All lines holding the string "from" are to be shown.
::::
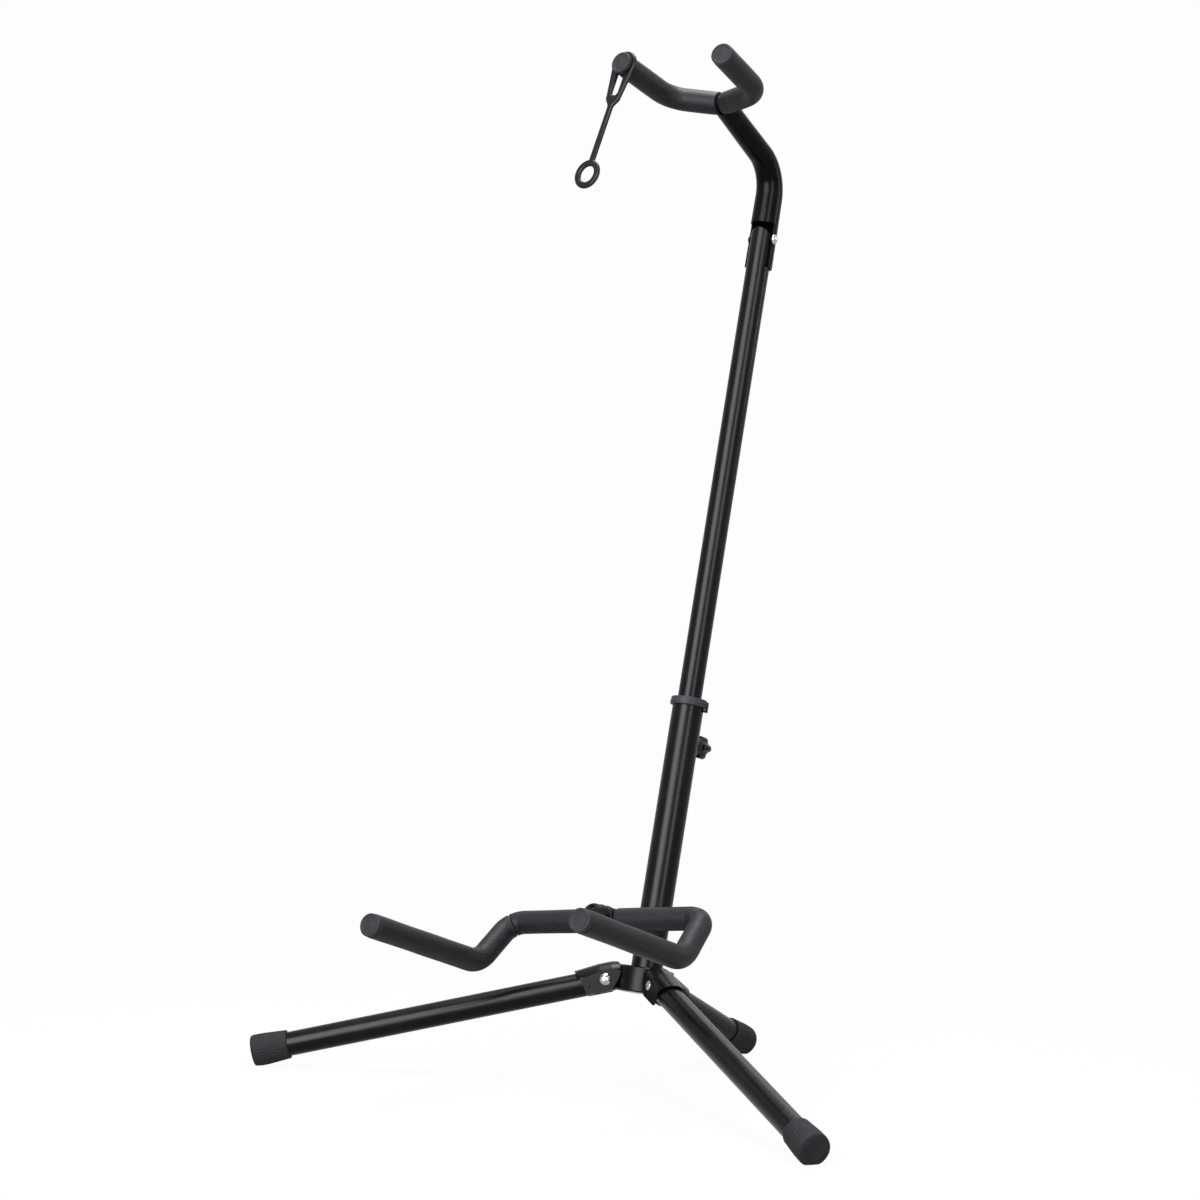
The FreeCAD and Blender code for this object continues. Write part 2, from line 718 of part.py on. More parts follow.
def make_head():
    """The two halves of the head, drawn along Z from the rod back to the column."""
    face = "cradle_reach - stub_reach - head_face_gap"
    spigot = "stub_radius - stub_wall - running_gap"
    base = turned("head_base_blank", [
        ("0", "head_split_gap"),
        ("head_radius", "head_split_gap"),
        ("head_radius", face),
        (spigot, face),
        (spigot, face + " + head_spigot"),
        ("0", face + " + head_spigot"),
    ])
    base.Placement = Placement(Vector(), ALONG_Y)
    reach = size("cut_overrun")
    rod_bore = place(-reach, 0, 0, ALONG_X)
    slot_y = number("cradle_reach - stub_reach + stop_pin_inset")
    tools = [
        cylinder("base_rod_bore", "rod_radius + running_gap", "2 * cut_overrun", rod_bore),
        block("stop_slot", "stop_slot_width", "2 * (stop_pin_radius + stop_slot_gap)",
              "2 * cut_overrun", place(0, slot_y, 0)),
    ]
    cap = turned("head_cap_blank", [
        ("0", "head_split_gap"),
        ("head_cap_radius", "head_split_gap"),
        ("head_cap_radius", "head_cap_length - head_dome",
         "(head_cap_radius^2 + head_dome^2) / (2 * head_dome)"),
        ("0", "head_cap_length"),
    ])
    cap.Placement = Placement(Vector(), Rotation(Z_AXIS, -Y_AXIS))
    cap_tools = [cylinder("cap_rod_bore", "rod_radius + running_gap", "2 * cut_overrun", rod_bore)]
    screws = []
    for side, sign in (("upper", 1), ("lower", -1)):
        line = place(0, 0, sign * size("head_screw_offset"), Rotation(Z_AXIS, -Y_AXIS))
        back = line.multiply(place(0, 0, -size("head_screw_bite")))
        seat = line.multiply(place(0, 0, size("head_screw_seat")))
        for owner, holes in (("base", tools), ("cap", cap_tools)):
            holes.append(cylinder("%s_%s_screw_hole" % (owner, side),
                                  "head_screw_radius + fixed_gap",
                                  "head_screw_bite + head_screw_seat", back))
        cap_tools.append(cylinder(side + "_counterbore", "head_screw_head_radius + running_gap",
                                  "cut_overrun", seat))
        shank = cylinder(side + "_screw_shank", "head_screw_radius",
                         "head_screw_bite + head_screw_seat", back)
        top = cylinder(side + "_screw_head", "head_screw_head_radius", "head_screw_head_height", seat)
        screws.append(fused(side + "_screw", shank, top))
    keep(cut("head_base", base, *tools), "head_base", head)
    keep(cut("head_cap", cap, *cap_tools), "head_cap", head)
    pair = doc.addObject("Part::Compound", "head_screws")
    pair.Links = screws
    keep(pair, "head_screws", head)


# Cradle

def cradle_points(side):
    """The rod's line on one side, from the head to the tip."""
    across = side * size("cradle_half_width")
    spread = side * (size("cradle_half_width") + size("cradle_spread"))
    dip_forward = -size("cradle_dip_reach")
    tip_forward = dip_forward - size("cradle_arm_reach")
    tip_height = size("cradle_arm_rise") - size("cradle_dip")
    corner = Vector(across, 0, 0)
    bend = Vector(spread, dip_forward, -size("cradle_dip"))
    return [corner, bend, Vector(spread, tip_forward, tip_height)]


def shortened(points, inset):
    """The same line with its last point drawn back."""
    back = (points[-2] - points[-1]).normalize() * inset
    return points[:-1] + [points[-1] + back]


def make_cradle():
    radii = [size("cradle_corner_radius"), size("cradle_bend_radius")]
    inset = size("cap_length") - size("cap_socket")
    left = shortened(cradle_points(-1), inset)
    right = shortened(cradle_points(1), inset)
    rod_route = bent_route(left[::-1] + right, radii[::-1] + radii)
    bent_node("cradle_rod", bar_along(rod_route, size("rod_radius")), head)
    for side, name in ((-1, "left"), (1, "right")):
        start = Vector(side * (size("head_cap_radius") + size("cradle_foam_gap")), 0, 0)
        line = [start] + shortened(cradle_points(side), size("cap_length") + size("fixed_gap"))
        route = bent_route(line, radii)
        bent_node("cradle_bar_foam_" + name, sleeve_along(route[:2]), head)
        bent_node("cradle_arm_foam_" + name, sleeve_along(route[2:]), head)
        tip = cradle_points(side)[-1]
        heading = tip - cradle_points(side)[-2]
        make_cap("cradle_cap_" + name, head.multiply(Placement(tip, Rotation(Z_AXIS, heading))))


def make_cap(name, frame):
    """A plug over the rod's end. Its outer face is at the origin and Z points outward."""
    socket = "rod_radius + fixed_gap"
    cap = turned(name, [
        (socket, "-cap_length"),
        ("cap_radius", "-cap_length"),
        ("cap_radius", "-cap_edge", "cap_edge"),
        ("cap_radius - cap_edge", "0"),
        ("0", "0"),
        ("0", "cap_socket - cap_length"),
        (socket, "cap_socket - cap_length"),
    ])
    keep(cap, name, frame)


# Yoke

def yoke_points(side):
    """The rod's line on one side, from its straight seat to the tip."""
    seat = Vector(side * size("yoke_seat_half_width"), 0, 0)
    corner = Vector(side * size("yoke_half_width"), -size("yoke_sweep"), 0)
    tip = Vector(side * size("yoke_tip_half_width"), -size("yoke_arm_length"), 0)
    return [seat, corner, tip]


def make_yoke():
    radii = [size("yoke_seat_radius"), size("yoke_bend_radius")]
    inset = size("cap_length") - size("cap_socket")
    left = shortened(yoke_points(-1), inset)
    right = shortened(yoke_points(1), inset)
    route = bent_route(left[::-1] + right, radii[::-1] + radii)
    bent_node("yoke_rod", bar_along(route, size("rod_radius")), yoke)
    post_length = number("strap_post_rim + strap_groove + cap_length")
    for side, name, inset in ((-1, "left", post_length), (1, "right", size("cap_length"))):
        start = Vector(side * size("yoke_foam_gap"), 0, 0)
        line = [start] + shortened(yoke_points(side), inset + size("fixed_gap"))
        bent_node("yoke_foam_" + name, sleeve_along(bent_route(line, radii)), yoke)
    right_tip = yoke_points(1)[-1]
    right_way = right_tip - yoke_points(1)[-2]
    make_cap("yoke_cap_right", yoke.multiply(Placement(right_tip, Rotation(Z_AXIS, right_way))))
    make_strap_post()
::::
EXPECTED ANSWER ▸
The FreeCAD and Blender code for this object continues. Write part 2, from line 718 of part.py on. More parts follow.
    """The two halves of the head, drawn along Z from the rod back to the column."""
    """The rod's line on one side, from the head to the tip."""
    """The rod's line on one side, from its straight seat to the tip."""